From the early 1950s George and Yolanda Barco, who had also become a lawyer and worked closely with her father,
represented the cable TV industry in several important lawsuits.
The Barcos launched a test case for the NCTA in Meadville, where they and one of their subscribers, Gus Pahoulis, sued for recovery of $70.40 paid in 1953 and 1954 for the 8% excise tax on cable subscription fees imposed by the Federal Internal Revenue Service.
They argued that local cable TV was not a communications service. They lost this case in the district court.
However they appealed the decision, and in March 1957 the Third Circuit Court found that CATV is "an aid in reception only", and the excise tax did not apply. An estimated $16 million of tax collected was eligible for refund on application by subscribers.

George and Yolanda Barco played important roles in obtaining the regulatory rulings that allowed cable companies to use three inches of space on utility poles in exchange for reasonable fees, an achievement of huge value to the industry.

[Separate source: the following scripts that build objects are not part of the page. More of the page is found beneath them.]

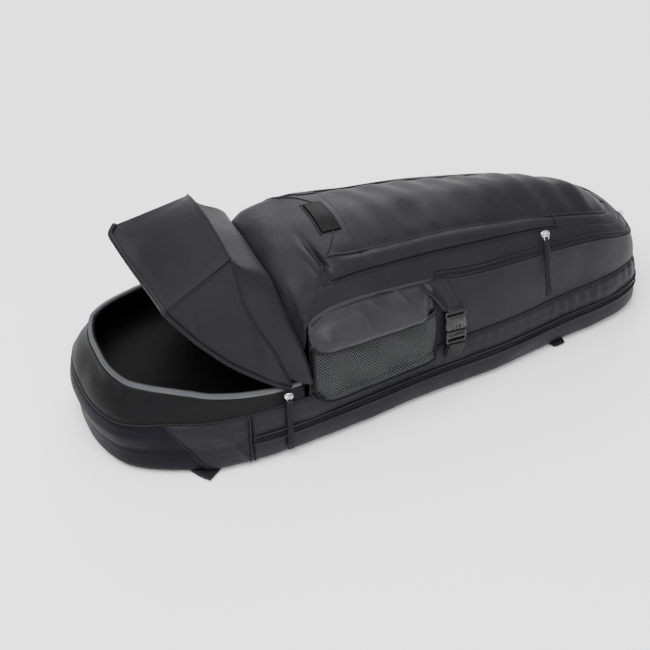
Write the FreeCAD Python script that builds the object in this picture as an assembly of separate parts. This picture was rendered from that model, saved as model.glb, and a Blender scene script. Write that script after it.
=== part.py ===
"""A racket tournament bag, lying on its back with its shoe compartment open.

X runs from the base end (-) to the top end (+), Y across the bag, Z up, out of its front.
The origin is on the floor, under the middle of the bag. All sizes are in millimetres.
"""
import FreeCAD, Part
import math
import os

V = FreeCAD.Vector

# Outline seen from the front: distance from the middle, then half the width there.
HALF_LENGTH = 400.0
HALF_WIDTH = 147.0
PLAN = [(-400, 42), (-386, 80), (-368, 101), (-334, 120), (-293, 139), (-229, 147), (-160, 145),
        (-72, 134), (31, 119), (151, 107), (249, 88), (307, 79), (357, 65), (388, 45), (400, 20)]

# Heights of the layers, from the floor up.
PAD_TOP = 7.0
PANEL_TOP = 16.0
MAIN_ZIP = 40.5
MAIN_FLOOR_TOP = 78.0
RIM = 101.0
RIM_AT_END = 119.0

WALL = 4.0
TAPE = 1.5
GAP = 0.6
ZIP_BAND = 6.0

# Where the panels change along the bag.
BOOT_SEAM = -300.0
ZIP_END = -224.0
FOLD = -150.0
SECOND_HINGE = -52.0
POCKET_END = 236.0
POCKET_DEPTH = 14.0
LENGTH_CUTS = [-60.0, 120.0, 250.0, 340.0, 385.0]

# Insets of the walls from the outline, at the sides and at the top end.
LOWER_LEVELS = [(PAD_TOP, 4, 4), (14, 0, 0), (MAIN_FLOOR_TOP, 8, 8)]
SHOE_LEVELS = [(MAIN_FLOOR_TOP, 8, 8), (130, 12, 12)]
UPPER_LEVELS = [(MAIN_FLOOR_TOP, 8, 8), (84, 17, 14), (180, 17, 26)]

# The flap of the shoe compartment, closed, and how far it is open as it lies.
FLAP_HINGE = V(-168, 0, 102)
FLAP_OPEN = 41.0
FLAP_ZIP_CORNER = (-371, 88, 104)
FLAP_TOP_CORNER = (-330, 88, 200)
FLAP_SIDE = (-186, 133, 104)
FLAP_TOP_END = (-290, 92, 206)
FLAP_WALL = 5.0

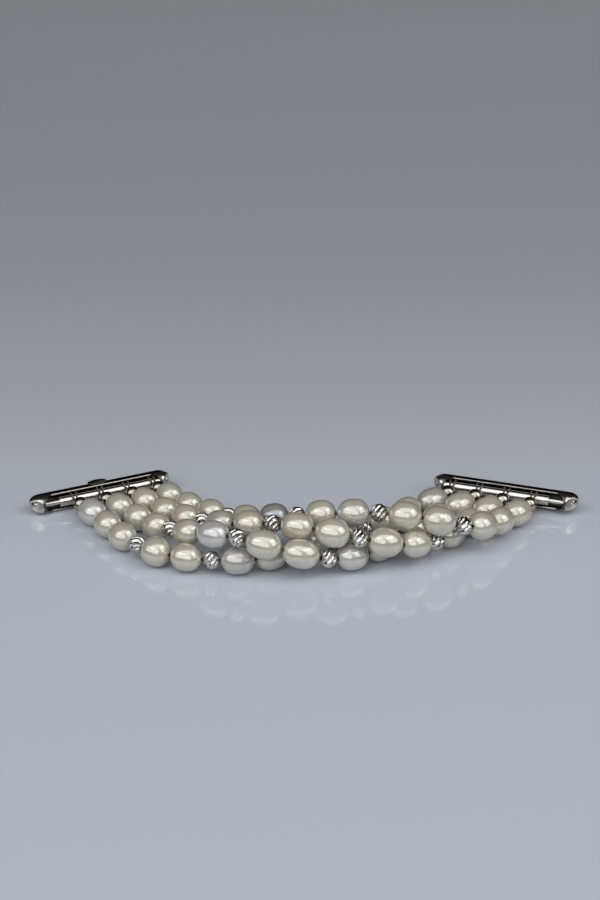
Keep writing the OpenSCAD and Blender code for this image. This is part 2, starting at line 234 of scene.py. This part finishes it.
def bead_seats(name):
    """Where the beads of a node sit and how large they are, from left to right."""
    shape = merged_copy(name)
    shape.normal_update()
    found = []
    for solid in solids_in(shape):
        faces = dict.fromkeys(face for corner in solid for face in corner.link_faces)
        low = Vector(min(corner.co[i] for corner in solid) for i in range(3))
        high = Vector(max(corner.co[i] for corner in solid) for i in range(3))
        middle = (low + high) / 2
        # Only the faces of the bore look towards the middle
        axis = bore_axis([face for face in faces
                          if face.normal.dot(face.calc_center_median() - middle) < 0])
        off_axis = [(corner.co - middle) - axis * (corner.co - middle).dot(axis)
                    for corner in solid]
        reach = max(abs((corner.co - middle).dot(axis)) for corner in solid)
        radius = max(way.length for way in off_axis)
        bore = min(way.length for way in off_axis)
        turn = axis.to_track_quat("Z", "Y").to_matrix().to_4x4()
        found.append((middle, turn, reach, radius, bore))
    shape.free()
    found.sort(key=lambda seat: seat[0].x)
    return [Seat(number, *seat) for number, seat in enumerate(found, 1)]


def half_length(seat):
    """Half the length of a bead's ball, as it was before the bore took its poles away."""
    return seat.reach / math.sqrt(1 - (seat.bore / seat.radius) ** 2)


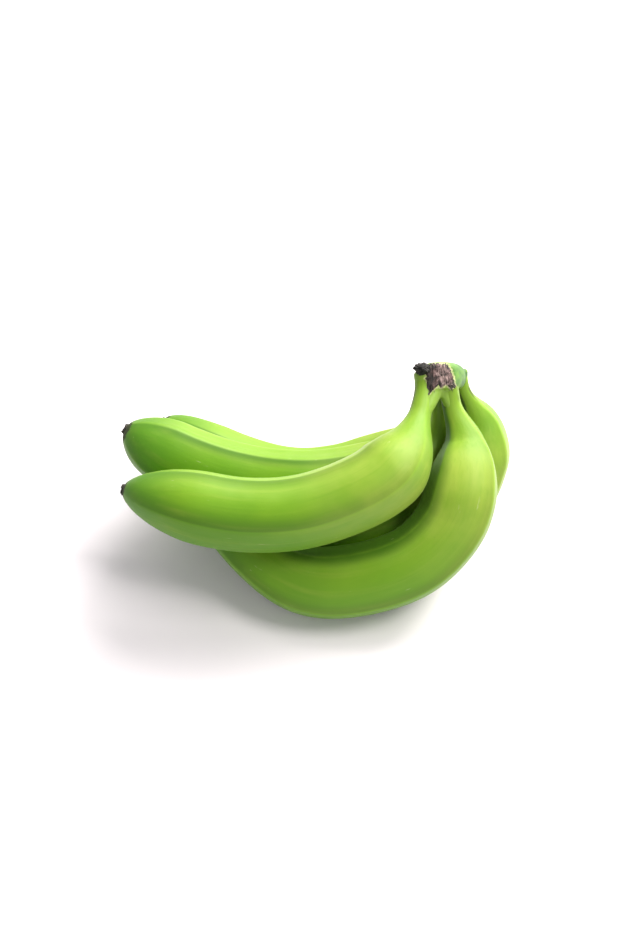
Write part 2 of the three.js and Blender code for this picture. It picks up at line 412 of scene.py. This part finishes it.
peel, tree = new_material("green_peel")
peel_place = tree.painted("peel_place", "Vector")
from_crown = tree.painted("from_crown")
from_blossom = tree.painted("from_blossom")
from_ridge = tree.painted("from_ridge")
drawn_out = tree.vector("MULTIPLY", peel_place, (1, 1, 0.05))
inner_side = tree.axes(tree.painted("turn", "Vector"))[0]
blotches = tree.noise(tree.object_place(), 22.0, 3.0)
clouds = tree.noise(peel_place, 45.0, 3.0)
streaks = tree.noise(drawn_out, 650.0, 3.0, 0.6)
broad_streaks = tree.noise(drawn_out, 190.0, 2.0)
DEEP_GREEN = srgb(70, 126, 0)
LEAF_GREEN = srgb(101, 146, 10)
RIDGE_SHADE_GREEN = srgb(48, 98, 0)
SHADED_GREEN = srgb(44, 90, 0)
PALE_RIDGE_AND_HIGHLIGHT = srgb(160, 196, 84)
HIGHLIGHT_GREEN = srgb(144, 172, 82)
SCUFF_GREY = srgb(176, 184, 128)
YELLOW_LIME = srgb(152, 166, 66)
STALK_GREEN = srgb(116, 148, 40)
BLOSSOM_GREEN = srgb(76, 126, 30)
DRIED_BROWN = srgb(50, 50, 30)
# Painted light: the inner side of each finger is painted a lighter green, mixed with random blotches. On the
# upper fingers that side faces the lamps.
lit_side_and_blotches = tree.ramp(inner_side + (blotches - 0.5) * 2.4, -0.9, 1.3)
peel_colour = tree.mix(lit_side_and_blotches, DEEP_GREEN, LEAF_GREEN)
# Painted highlight: a paler green laid over the inner side of each finger, the side that faces the lamps on
# the upper fingers.
peel_colour = tree.mix(tree.ramp(inner_side + (clouds - 0.5) * 0.6, 0.2, 1.1) * 0.35, peel_colour, HIGHLIGHT_GREEN)
on_body = tree.ramp(from_crown, 0.03, 0.08)
ridge_wear = tree.painted("ridge_wear")
# Painted shade: a darker green band beside each ridge on its main-face side, wider where the keel is low.
ridge_shade_end = 0.0150 - ridge_wear * 0.0088
painted_ridge_shade = tree.ramp(from_ridge, 0.0002, 0.0014) * (1 - tree.ramp(from_ridge, 0.0016, ridge_shade_end))
painted_ridge_shade = painted_ridge_shade * tree.ramp(tree.painted("main_face"), 0.655, 0.69)
peel_colour = tree.mix(painted_ridge_shade * on_body * 0.8, peel_colour, RIDGE_SHADE_GREEN)
peel_colour = tree.mix(tree.painted("yellowing"), peel_colour, YELLOW_LIME)
flush = tree.ramp(from_crown, 0.03, 0.06) * (1 - tree.ramp(from_crown, 0.070, 0.150))
peel_colour = tree.mix(flush * (tree.ramp(clouds, 0.25, 0.75) * 0.35 + 0.25), peel_colour, YELLOW_LIME)
peel_colour = tree.mix((1 - tree.ramp(from_crown, 0.02, 0.06)) * 0.8, peel_colour, STALK_GREEN)
peel_colour = tree.mix(tree.ramp(broad_streaks, 0.45, 0.8) * 0.2, peel_colour, YELLOW_LIME)
peel_colour = tree.mix(tree.ramp(streaks, 0.5, 0.8) * 0.2, peel_colour, DEEP_GREEN)
blossom_fade = 1 - tree.ramp(from_blossom, 0.004, 0.045)
peel_colour = tree.mix(blossom_fade * 0.7, peel_colour, BLOSSOM_GREEN)
# Paler green along the ridges, stronger on high keels: partly pale worn ridge lines, partly painted
# highlight, which is brightest on the stalks.
on_ridge = 1 - tree.ramp(from_ridge + (streaks - 0.5) * 0.0006, 0.0002, 0.0020)
on_stalk = tree.ramp(from_crown, 0.014, 0.020) * (1 - tree.ramp(from_crown, 0.042, 0.060))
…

The NCTA fought and lost two lawsuits over whether they needed to pay copyright fees when they retransmitted TV programming.
In 1962 George Barco argued that since a CATV company simply received broadcast programming and shared it with subscribers, it was not a transmitter.
The Supreme Court heard the case and agreed with Barco.

George Barco's will established the Emmaline D. Barco Beautification Fund Trust, which has funded the planting of hundreds of trees in Meadville as well as plantings of bushes, maintenance of city flower beds and other work.
The Barco-Duratz Foundation funds educational and literacy programs in the state of Pennsylvania.
George and Yolanda Barco made many donations to the University of Pittsburgh School of Law, amounting to $11 million in total.
In June 2003 the University of Pittsburgh law school building was renamed the Barco Law Building in their honor.